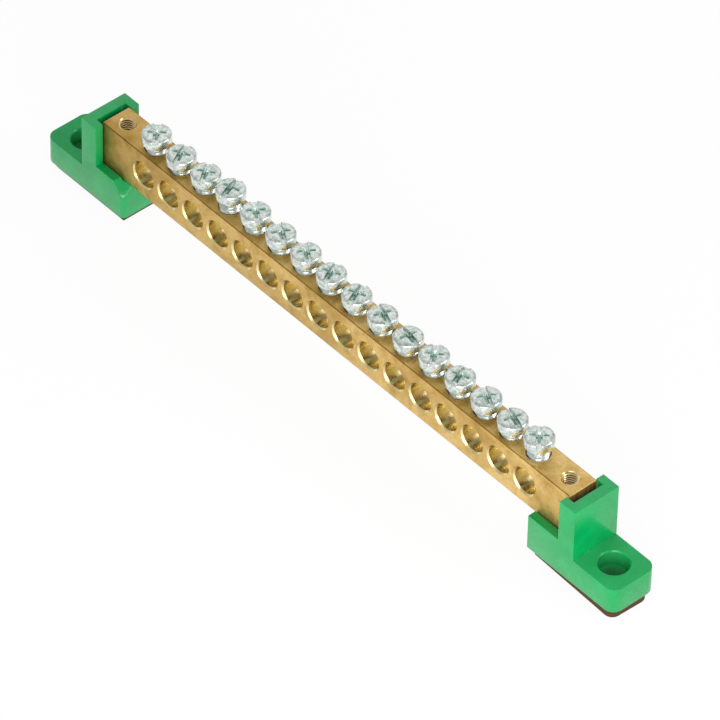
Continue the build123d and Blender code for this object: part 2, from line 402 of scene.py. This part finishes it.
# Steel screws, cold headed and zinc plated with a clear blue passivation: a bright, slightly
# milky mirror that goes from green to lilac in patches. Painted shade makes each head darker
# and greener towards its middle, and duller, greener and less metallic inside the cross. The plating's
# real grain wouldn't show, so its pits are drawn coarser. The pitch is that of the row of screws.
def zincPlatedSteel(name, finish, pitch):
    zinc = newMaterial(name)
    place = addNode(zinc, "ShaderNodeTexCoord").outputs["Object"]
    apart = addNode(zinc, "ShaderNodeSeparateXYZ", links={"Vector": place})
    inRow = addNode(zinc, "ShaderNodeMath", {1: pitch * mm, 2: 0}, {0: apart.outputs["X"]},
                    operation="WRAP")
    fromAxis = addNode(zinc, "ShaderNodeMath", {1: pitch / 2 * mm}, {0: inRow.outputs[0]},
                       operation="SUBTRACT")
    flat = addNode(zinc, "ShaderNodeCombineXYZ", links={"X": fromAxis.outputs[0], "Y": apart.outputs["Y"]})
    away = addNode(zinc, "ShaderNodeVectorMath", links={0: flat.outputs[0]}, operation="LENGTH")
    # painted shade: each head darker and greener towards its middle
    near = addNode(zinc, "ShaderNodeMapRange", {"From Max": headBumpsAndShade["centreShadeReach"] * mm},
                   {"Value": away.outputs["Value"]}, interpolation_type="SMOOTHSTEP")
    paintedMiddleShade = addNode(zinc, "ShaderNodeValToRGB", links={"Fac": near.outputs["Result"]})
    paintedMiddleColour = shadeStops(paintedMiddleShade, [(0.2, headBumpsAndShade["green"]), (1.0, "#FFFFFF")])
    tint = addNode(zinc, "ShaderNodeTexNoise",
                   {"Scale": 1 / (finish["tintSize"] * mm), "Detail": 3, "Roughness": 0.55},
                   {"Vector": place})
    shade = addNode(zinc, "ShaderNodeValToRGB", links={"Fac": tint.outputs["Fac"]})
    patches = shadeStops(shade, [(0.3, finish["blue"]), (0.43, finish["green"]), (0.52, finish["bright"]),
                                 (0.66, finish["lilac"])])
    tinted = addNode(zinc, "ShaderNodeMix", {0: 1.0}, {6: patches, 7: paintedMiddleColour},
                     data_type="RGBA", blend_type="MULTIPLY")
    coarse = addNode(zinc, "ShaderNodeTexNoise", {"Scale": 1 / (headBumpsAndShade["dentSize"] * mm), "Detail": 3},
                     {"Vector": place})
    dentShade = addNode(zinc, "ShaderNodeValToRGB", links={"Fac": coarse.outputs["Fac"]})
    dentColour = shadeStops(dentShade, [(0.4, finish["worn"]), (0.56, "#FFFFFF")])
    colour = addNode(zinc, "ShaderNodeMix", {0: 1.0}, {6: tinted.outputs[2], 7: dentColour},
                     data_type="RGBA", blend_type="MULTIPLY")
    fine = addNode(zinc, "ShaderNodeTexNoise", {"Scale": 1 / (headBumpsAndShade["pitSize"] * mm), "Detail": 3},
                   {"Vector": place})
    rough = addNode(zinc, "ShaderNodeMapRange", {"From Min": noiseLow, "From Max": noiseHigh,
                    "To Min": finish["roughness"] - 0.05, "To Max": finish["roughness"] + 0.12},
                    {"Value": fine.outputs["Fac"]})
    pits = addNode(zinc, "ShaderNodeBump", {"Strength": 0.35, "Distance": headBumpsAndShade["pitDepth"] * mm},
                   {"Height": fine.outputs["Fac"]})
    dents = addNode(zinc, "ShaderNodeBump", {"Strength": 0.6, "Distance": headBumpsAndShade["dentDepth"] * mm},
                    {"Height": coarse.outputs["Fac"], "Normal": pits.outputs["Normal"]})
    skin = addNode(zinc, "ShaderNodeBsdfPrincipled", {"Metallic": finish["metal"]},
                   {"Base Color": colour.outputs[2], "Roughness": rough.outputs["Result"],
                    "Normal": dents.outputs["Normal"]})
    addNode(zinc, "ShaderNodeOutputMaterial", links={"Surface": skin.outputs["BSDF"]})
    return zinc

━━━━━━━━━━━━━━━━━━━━

● Prompt:
Extract each line of the listing above, copying it word for word.

● Task output:
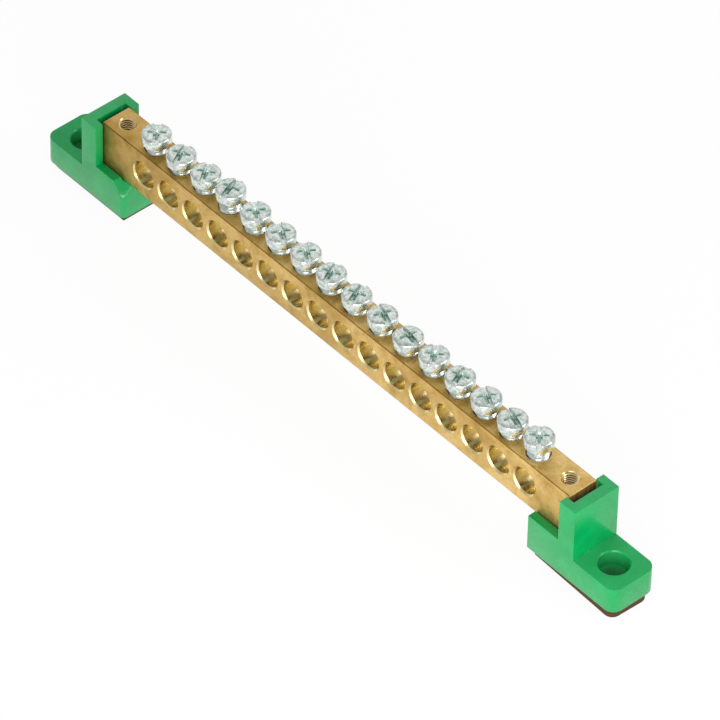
Continue the build123d and Blender code for this object: part 2, from line 402 of scene.py. This part finishes it.
# Steel screws, cold headed and zinc plated with a clear blue passivation: a bright, slightly
# milky mirror that goes from green to lilac in patches. Painted shade makes each head darker
# and greener towards its middle, and duller, greener and less metallic inside the cross. The plating's
# real grain wouldn't show, so its pits are drawn coarser. The pitch is that of the row of screws.
def zincPlatedSteel(name, finish, pitch):
    zinc = newMaterial(name)
    place = addNode(zinc, "ShaderNodeTexCoord").outputs["Object"]
    apart = addNode(zinc, "ShaderNodeSeparateXYZ", links={"Vector": place})
    inRow = addNode(zinc, "ShaderNodeMath", {1: pitch * mm, 2: 0}, {0: apart.outputs["X"]},
                    operation="WRAP")
    fromAxis = addNode(zinc, "ShaderNodeMath", {1: pitch / 2 * mm}, {0: inRow.outputs[0]},
                       operation="SUBTRACT")
    flat = addNode(zinc, "ShaderNodeCombineXYZ", links={"X": fromAxis.outputs[0], "Y": apart.outputs["Y"]})
    away = addNode(zinc, "ShaderNodeVectorMath", links={0: flat.outputs[0]}, operation="LENGTH")
    # painted shade: each head darker and greener towards its middle
    near = addNode(zinc, "ShaderNodeMapRange", {"From Max": headBumpsAndShade["centreShadeReach"] * mm},
                   {"Value": away.outputs["Value"]}, interpolation_type="SMOOTHSTEP")
    paintedMiddleShade = addNode(zinc, "ShaderNodeValToRGB", links={"Fac": near.outputs["Result"]})
    paintedMiddleColour = shadeStops(paintedMiddleShade, [(0.2, headBumpsAndShade["green"]), (1.0, "#FFFFFF")])
    tint = addNode(zinc, "ShaderNodeTexNoise",
                   {"Scale": 1 / (finish["tintSize"] * mm), "Detail": 3, "Roughness": 0.55},
                   {"Vector": place})
    shade = addNode(zinc, "ShaderNodeValToRGB", links={"Fac": tint.outputs["Fac"]})
    patches = shadeStops(shade, [(0.3, finish["blue"]), (0.43, finish["green"]), (0.52, finish["bright"]),
                                 (0.66, finish["lilac"])])
    tinted = addNode(zinc, "ShaderNodeMix", {0: 1.0}, {6: patches, 7: paintedMiddleColour},
                     data_type="RGBA", blend_type="MULTIPLY")
    coarse = addNode(zinc, "ShaderNodeTexNoise", {"Scale": 1 / (headBumpsAndShade["dentSize"] * mm), "Detail": 3},
                     {"Vector": place})
    dentShade = addNode(zinc, "ShaderNodeValToRGB", links={"Fac": coarse.outputs["Fac"]})
    dentColour = shadeStops(dentShade, [(0.4, finish["worn"]), (0.56, "#FFFFFF")])
    colour = addNode(zinc, "ShaderNodeMix", {0: 1.0}, {6: tinted.outputs[2], 7: dentColour},
                     data_type="RGBA", blend_type="MULTIPLY")
    fine = addNode(zinc, "ShaderNodeTexNoise", {"Scale": 1 / (headBumpsAndShade["pitSize"] * mm), "Detail": 3},
                   {"Vector": place})
    rough = addNode(zinc, "ShaderNodeMapRange", {"From Min": noiseLow, "From Max": noiseHigh,
                    "To Min": finish["roughness"] - 0.05, "To Max": finish["roughness"] + 0.12},
                    {"Value": fine.outputs["Fac"]})
    pits = addNode(zinc, "ShaderNodeBump", {"Strength": 0.35, "Distance": headBumpsAndShade["pitDepth"] * mm},
                   {"Height": fine.outputs["Fac"]})
    dents = addNode(zinc, "ShaderNodeBump", {"Strength": 0.6, "Distance": headBumpsAndShade["dentDepth"] * mm},
                    {"Height": coarse.outputs["Fac"], "Normal": pits.outputs["Normal"]})
    skin = addNode(zinc, "ShaderNodeBsdfPrincipled", {"Metallic": finish["metal"]},
                   {"Base Color": colour.outputs[2], "Roughness": rough.outputs["Result"],
                    "Normal": dents.outputs["Normal"]})
    addNode(zinc, "ShaderNodeOutputMaterial", links={"Surface": skin.outputs["BSDF"]})
    return zinc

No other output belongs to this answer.